How would you solve it with replace? Maybe an example prove the point
On Wed, Jun 20, 2012 at 4:10 PM, mariocatch <mariocatch at gmail.com> wrote:
> Yes, I meant split(). Was a typo :)
> On Wed, Jun 20, 2012 at 3:56 PM, Prasad, Ramit <ramit.prasad at jpmorgan.com>wrote:
>> Please always post back to the list.
>> > Nope, strip() was intended so we get a list back instead of a string.
>> > the list for iteration down below that.
>> >> > para = paragraph.strip('.').strip(',').strip().split()
>> >> I think you want replace not strip.

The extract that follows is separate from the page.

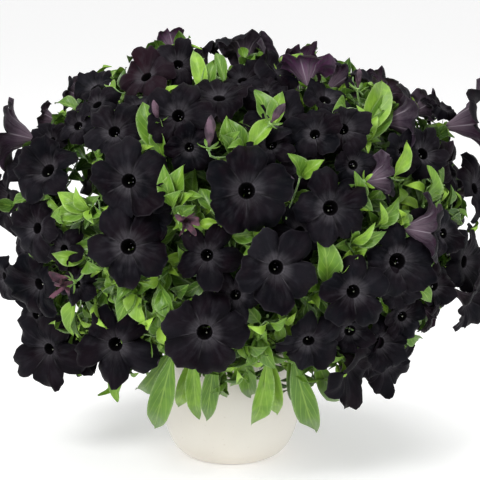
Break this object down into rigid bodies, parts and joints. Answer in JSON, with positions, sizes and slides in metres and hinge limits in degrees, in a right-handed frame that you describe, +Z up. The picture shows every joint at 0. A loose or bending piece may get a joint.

>> >> See http://docs.python.org/library/stdtypes.html#string-methods
>> No, you are wrong. If you had looked at the link (or tested the code) you
>> would find strip() does not do what you think it does.
>> What do you mean by "we get a list back instead of a string"? strip does
>> not return a list...it returns a string. split is what returns the list
>> >>> paragraph = "This paragraph contains words once, more than once, and
>> possibly not at all either. Figure that one out. "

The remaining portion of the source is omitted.